The Journal said it had spoken to those familiar with his comments during the meeting.
The California Department of Fair Employment and Housing sued Activision in late July over a pattern of workplace discrimination and harassment against women, particularly within Blizzard Entertainment, which joined Activision in 2008. That news led to an employee’s strike and the departure of Blizzard president J. Allen Brack.
Activision then, for $18 million, settled a lawsuit filed by the U.S. Equal Employment Opportunity Commission, on grounds similar to California’s DFEH claim. A shareholder lawsuit filed in August also alleges that the company’s negligent leadership hurt its stock price. The US Securities and Exchange Commission is also investigating the company’s handling of allegations of discrimination, harassment and sexual misconduct.

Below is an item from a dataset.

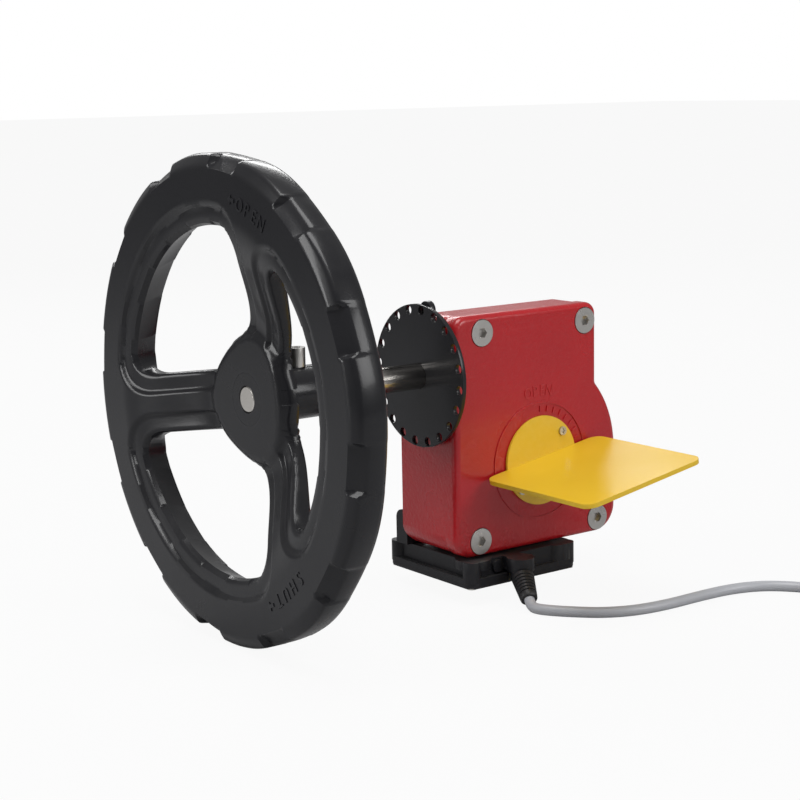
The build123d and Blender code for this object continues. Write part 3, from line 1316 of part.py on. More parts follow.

Since then, more than 1,000 Activision Blizzard employees have signed a petition calling on Kotick to resign. On Wednesday, a shareholder group requested the resignation of Kotick and two other Activision Blizzard board members, Brian Kelly and Robert Morgado, before December 31.
The Wall Street Journal also reported that, after a week in which several analysts downgraded the company’s shares, Truist Securities also called for a CEO change on Friday. That comes along with top PlayStation and Xbox executives criticizing Activision in a note to their own employees, with Xbox boss Phil Spencer saying he was “evaluating all aspects of our relationship with Activision Blizzard”.
[Disclosure: Casey Wasserman is on the board of directors for Activision Blizzard as well as the board of directors of Vox Media, Polygon’s parent company.]